## THE EXERCISE
Take the listing and print it in full, exactly as given.

## SOURCE MATERIAL
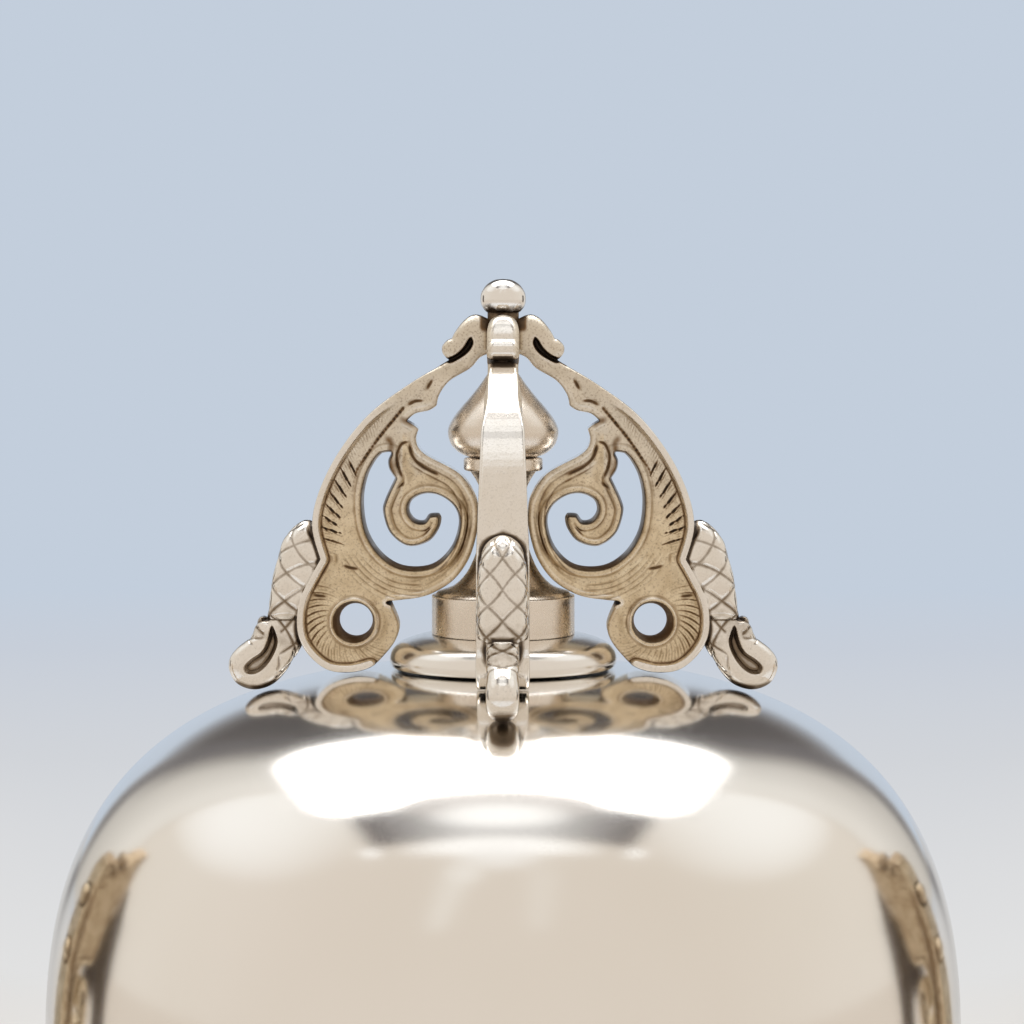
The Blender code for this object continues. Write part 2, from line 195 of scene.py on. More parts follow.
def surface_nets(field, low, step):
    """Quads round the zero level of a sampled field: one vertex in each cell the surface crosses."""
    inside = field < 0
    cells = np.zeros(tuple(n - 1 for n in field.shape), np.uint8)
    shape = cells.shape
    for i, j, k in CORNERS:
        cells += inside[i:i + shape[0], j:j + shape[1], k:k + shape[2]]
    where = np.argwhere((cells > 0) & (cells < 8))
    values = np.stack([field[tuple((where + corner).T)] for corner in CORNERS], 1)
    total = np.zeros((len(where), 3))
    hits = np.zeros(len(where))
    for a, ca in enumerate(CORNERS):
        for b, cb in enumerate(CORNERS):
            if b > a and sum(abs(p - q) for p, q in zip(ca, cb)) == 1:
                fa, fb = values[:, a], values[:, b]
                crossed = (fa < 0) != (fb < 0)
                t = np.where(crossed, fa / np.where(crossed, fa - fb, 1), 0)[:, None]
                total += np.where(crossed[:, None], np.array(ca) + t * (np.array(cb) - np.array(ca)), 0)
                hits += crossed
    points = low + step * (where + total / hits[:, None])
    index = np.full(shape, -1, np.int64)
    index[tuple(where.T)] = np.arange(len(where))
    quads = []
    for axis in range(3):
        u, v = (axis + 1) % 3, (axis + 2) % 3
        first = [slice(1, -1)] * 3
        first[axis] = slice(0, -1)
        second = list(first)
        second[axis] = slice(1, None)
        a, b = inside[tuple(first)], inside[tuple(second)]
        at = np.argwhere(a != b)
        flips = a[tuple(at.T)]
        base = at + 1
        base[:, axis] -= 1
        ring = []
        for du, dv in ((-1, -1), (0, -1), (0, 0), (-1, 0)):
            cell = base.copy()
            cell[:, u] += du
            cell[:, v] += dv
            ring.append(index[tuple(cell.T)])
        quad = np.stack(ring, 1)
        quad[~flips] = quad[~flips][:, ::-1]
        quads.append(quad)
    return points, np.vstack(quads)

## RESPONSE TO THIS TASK
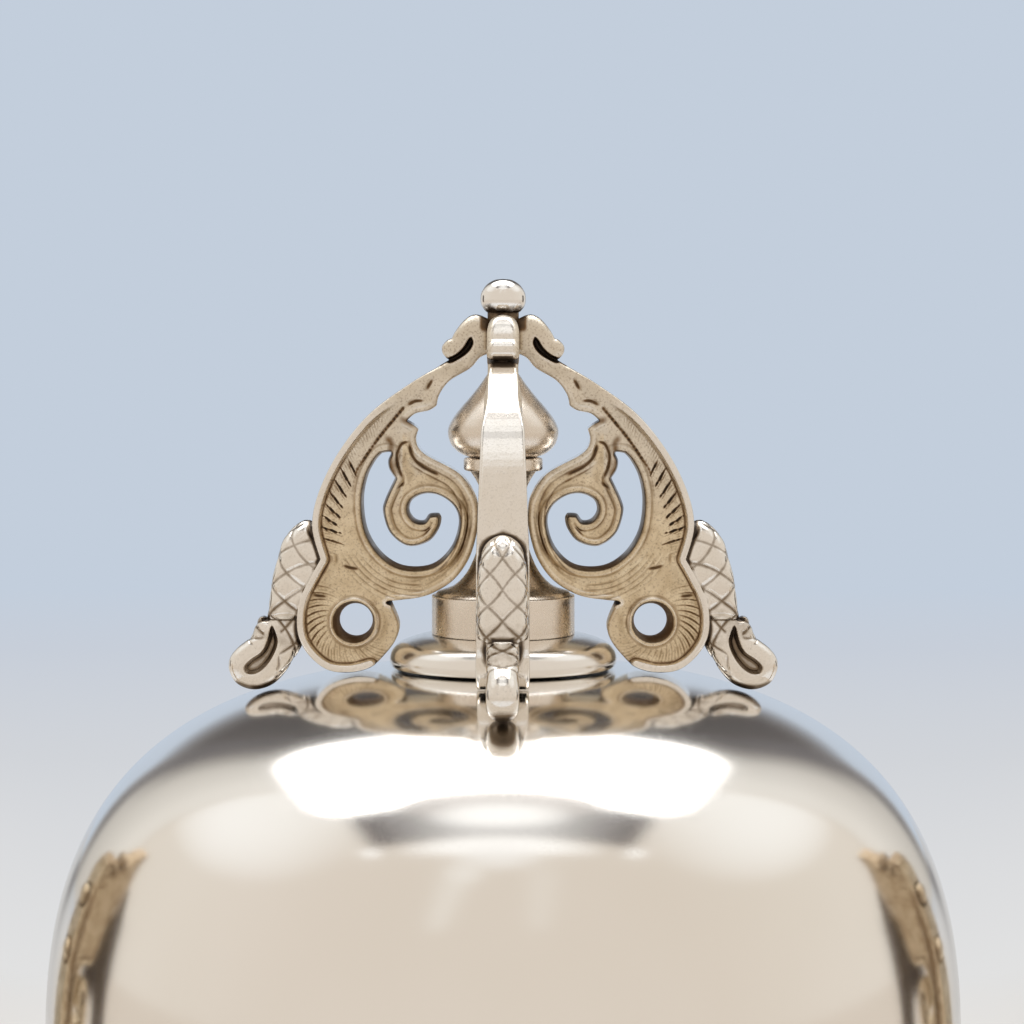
The Blender code for this object continues. Write part 2, from line 195 of scene.py on. More parts follow.
def surface_nets(field, low, step):
    """Quads round the zero level of a sampled field: one vertex in each cell the surface crosses."""
    inside = field < 0
    cells = np.zeros(tuple(n - 1 for n in field.shape), np.uint8)
    shape = cells.shape
    for i, j, k in CORNERS:
        cells += inside[i:i + shape[0], j:j + shape[1], k:k + shape[2]]
    where = np.argwhere((cells > 0) & (cells < 8))
    values = np.stack([field[tuple((where + corner).T)] for corner in CORNERS], 1)
    total = np.zeros((len(where), 3))
    hits = np.zeros(len(where))
    for a, ca in enumerate(CORNERS):
        for b, cb in enumerate(CORNERS):
            if b > a and sum(abs(p - q) for p, q in zip(ca, cb)) == 1:
                fa, fb = values[:, a], values[:, b]
                crossed = (fa < 0) != (fb < 0)
                t = np.where(crossed, fa / np.where(crossed, fa - fb, 1), 0)[:, None]
                total += np.where(crossed[:, None], np.array(ca) + t * (np.array(cb) - np.array(ca)), 0)
                hits += crossed
    points = low + step * (where + total / hits[:, None])
    index = np.full(shape, -1, np.int64)
    index[tuple(where.T)] = np.arange(len(where))
    quads = []
    for axis in range(3):
        u, v = (axis + 1) % 3, (axis + 2) % 3
        first = [slice(1, -1)] * 3
        first[axis] = slice(0, -1)
        second = list(first)
        second[axis] = slice(1, None)
        a, b = inside[tuple(first)], inside[tuple(second)]
        at = np.argwhere(a != b)
        flips = a[tuple(at.T)]
        base = at + 1
        base[:, axis] -= 1
        ring = []
        for du, dv in ((-1, -1), (0, -1), (0, 0), (-1, 0)):
            cell = base.copy()
            cell[:, u] += du
            cell[:, v] += dv
            ring.append(index[tuple(cell.T)])
        quad = np.stack(ring, 1)
        quad[~flips] = quad[~flips][:, ::-1]
        quads.append(quad)
    return points, np.vstack(quads)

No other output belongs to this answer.